● GIVEN DATA:
+++
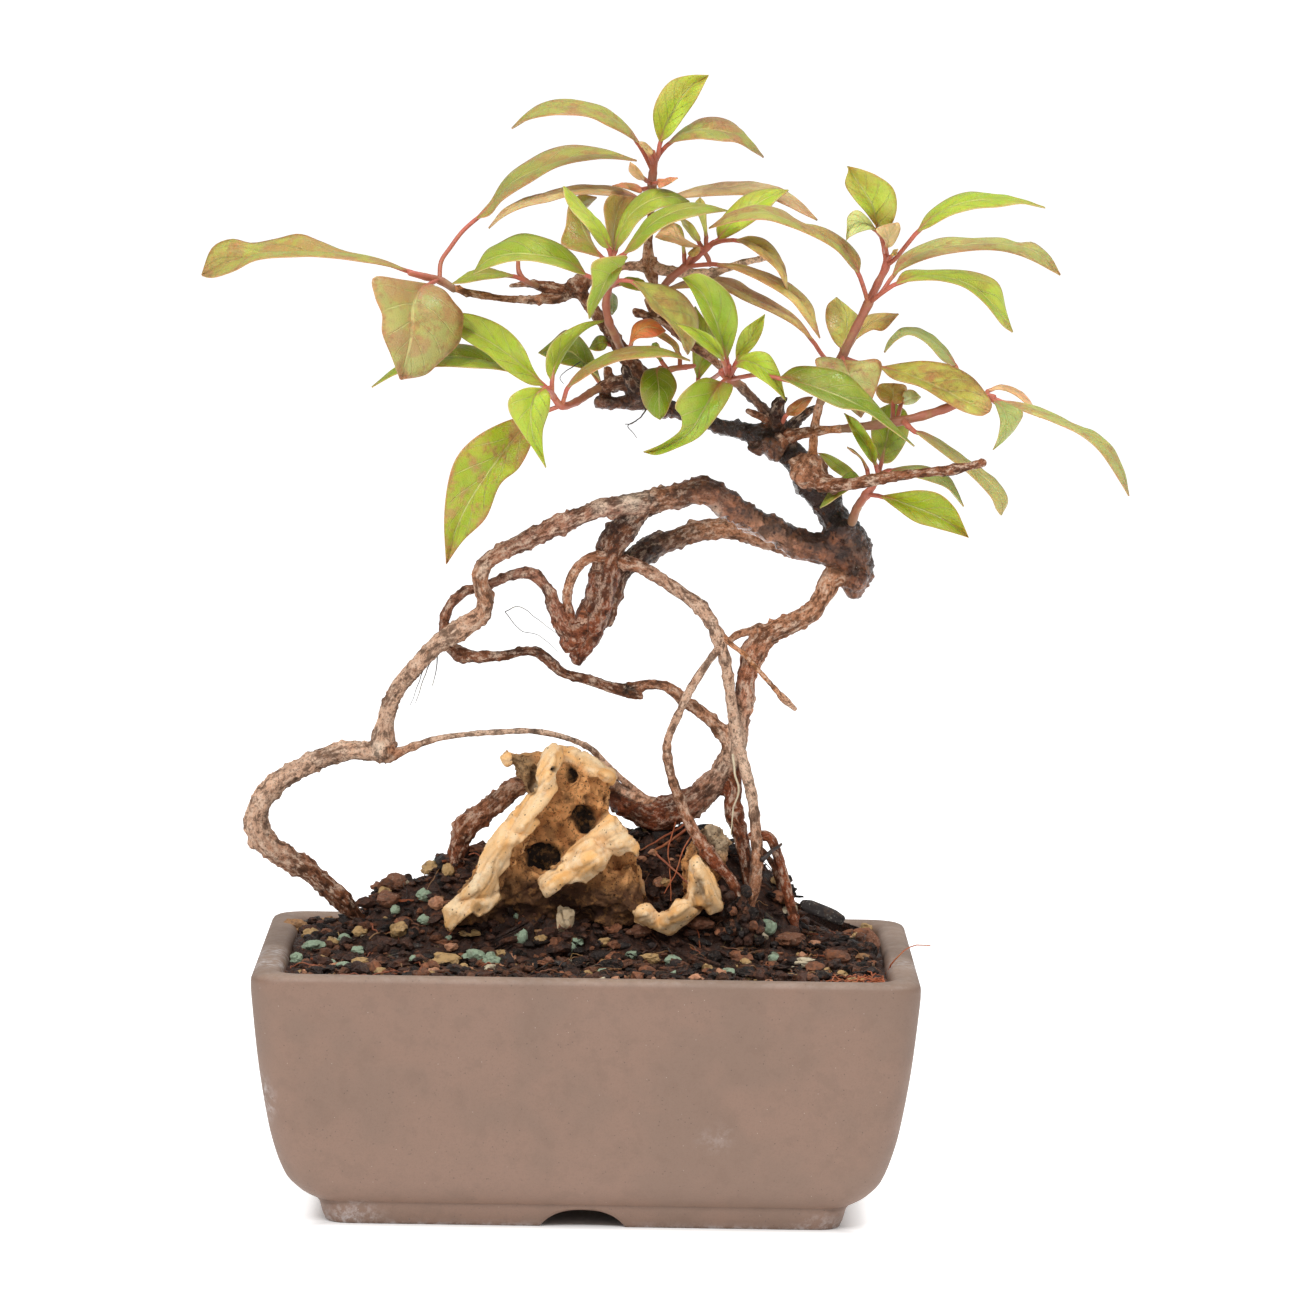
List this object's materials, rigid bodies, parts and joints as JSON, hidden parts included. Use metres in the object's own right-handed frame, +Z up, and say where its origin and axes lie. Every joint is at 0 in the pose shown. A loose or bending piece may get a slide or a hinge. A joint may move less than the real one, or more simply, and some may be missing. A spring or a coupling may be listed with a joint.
{
  "type": "firebush bonsai tree",
  "caption": "Small firebush bonsai with arching bare roots over a weathered rock, planted in an oblong unglazed clay pot.",
  "frame": {"origin": "middle of the underside of the whole object's box, on the surface it stands on", "axes": "+Z up; -Y towards the front, the pot's long side; +X along the pot, to the right seen from the front"},
  "size_m": [0.2922, 0.156, 0.3528],
  "materials": {
    "pot_clay": "unglazed, matt, finely speckled",
    "soil": "damp crumbs and grit",
    "rock": "rough, weathered, with brown pits",
    "bark": "rough bark, grey on the upper roots, dark and damp on the trunk",
    "leaf_green": "soft leaf, slight sheen",
    "leaf_olive": "soft leaf, rust blotches",
    "leaf_ember": "soft leaf, orange to rust"
  },
  "bodies": {
    "root": {"pot": "pot_clay", "soil": "soil", "stone": "rock", "trunk_and_roots": "bark", "left_shoot": "leaf_olive", "left_bract": "leaf_green", "middle_shoot": "leaf_green", "top_shoot": "leaf_olive", "right_inner_shoot": "leaf_olive", "right_outer_shoot": "leaf_green", "front_shoot": "leaf_green", "centre_shoot": "leaf_green", "ember_leaf": "leaf_ember", "lower_left_shoot": "leaf_green", "back_leaf": "leaf_green", "crown_leaf": "leaf_green", "rust_leaf": "leaf_ember", "far_right_shoot": "leaf_green", "lower_right_shoot": "leaf_green"}
  },
  "joints": []
}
+++
● GIVEN REQUEST:
From the first line to the last, please quote the material above exactly.

● PROBLEM SOLUTION:
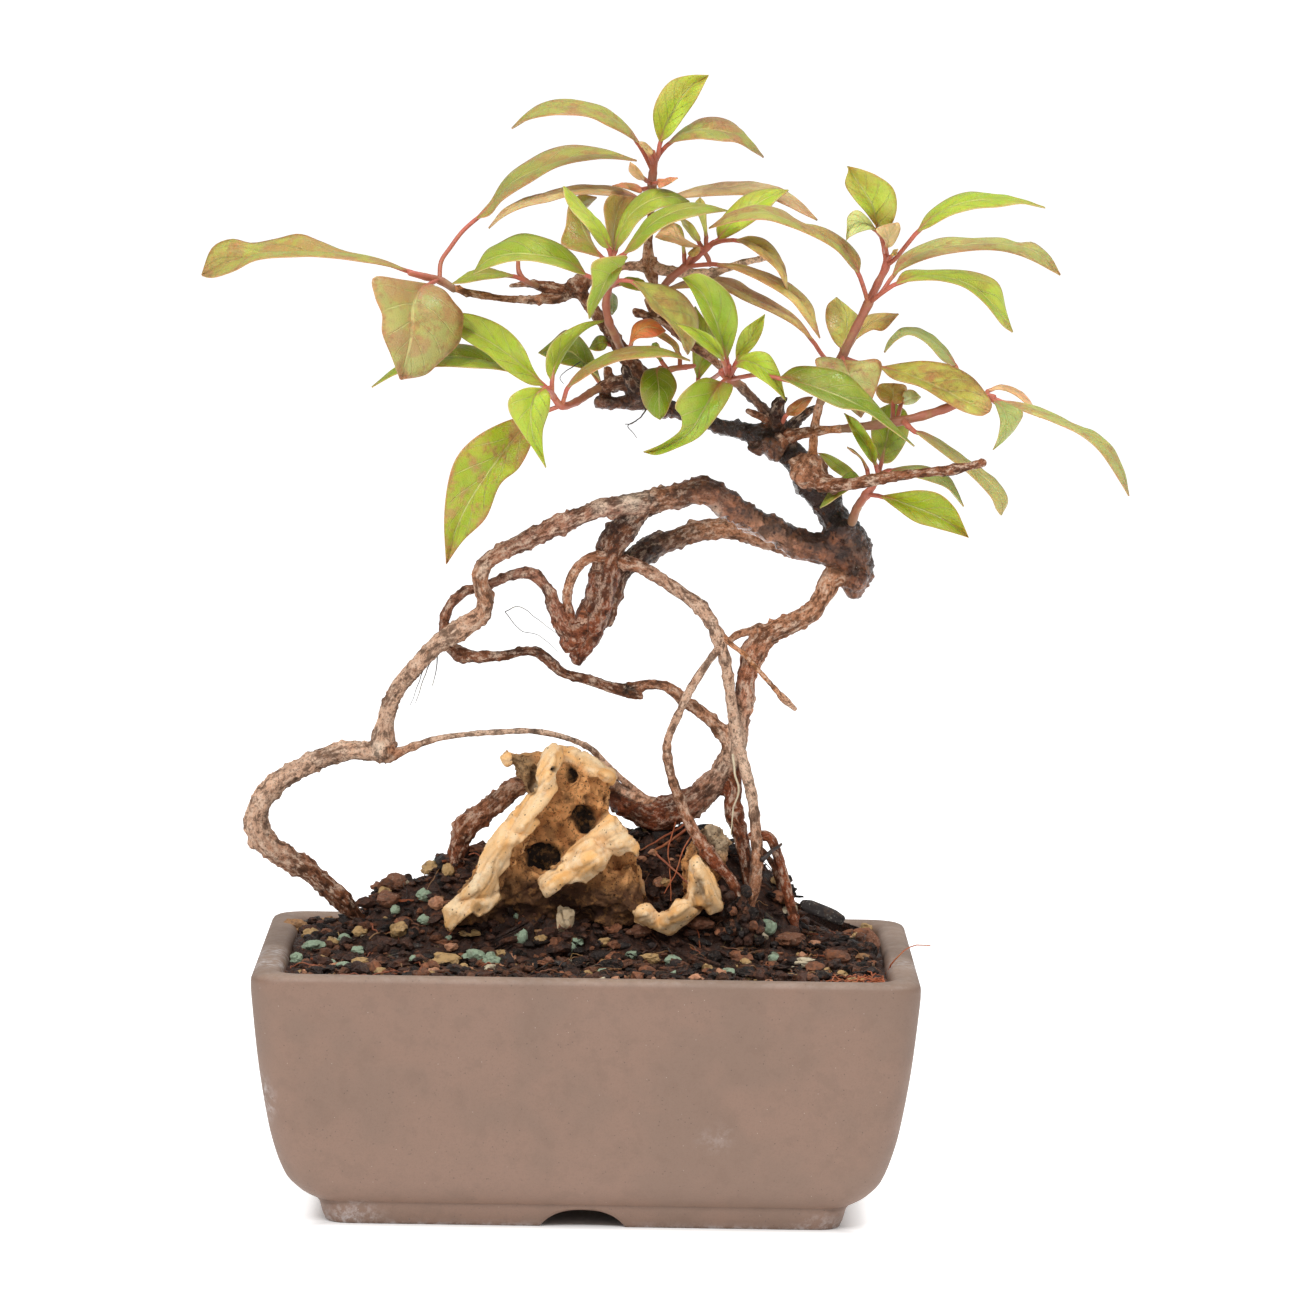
List this object's materials, rigid bodies, parts and joints as JSON, hidden parts included. Use metres in the object's own right-handed frame, +Z up, and say where its origin and axes lie. Every joint is at 0 in the pose shown. A loose or bending piece may get a slide or a hinge. A joint may move less than the real one, or more simply, and some may be missing. A spring or a coupling may be listed with a joint.
{
  "type": "firebush bonsai tree",
  "caption": "Small firebush bonsai with arching bare roots over a weathered rock, planted in an oblong unglazed clay pot.",
  "frame": {"origin": "middle of the underside of the whole object's box, on the surface it stands on", "axes": "+Z up; -Y towards the front, the pot's long side; +X along the pot, to the right seen from the front"},
  "size_m": [0.2922, 0.156, 0.3528],
  "materials": {
    "pot_clay": "unglazed, matt, finely speckled",
    "soil": "damp crumbs and grit",
    "rock": "rough, weathered, with brown pits",
    "bark": "rough bark, grey on the upper roots, dark and damp on the trunk",
    "leaf_green": "soft leaf, slight sheen",
    "leaf_olive": "soft leaf, rust blotches",
    "leaf_ember": "soft leaf, orange to rust"
  },
  "bodies": {
    "root": {"pot": "pot_clay", "soil": "soil", "stone": "rock", "trunk_and_roots": "bark", "left_shoot": "leaf_olive", "left_bract": "leaf_green", "middle_shoot": "leaf_green", "top_shoot": "leaf_olive", "right_inner_shoot": "leaf_olive", "right_outer_shoot": "leaf_green", "front_shoot": "leaf_green", "centre_shoot": "leaf_green", "ember_leaf": "leaf_ember", "lower_left_shoot": "leaf_green", "back_leaf": "leaf_green", "crown_leaf": "leaf_green", "rust_leaf": "leaf_ember", "far_right_shoot": "leaf_green", "lower_right_shoot": "leaf_green"}
  },
  "joints": []
}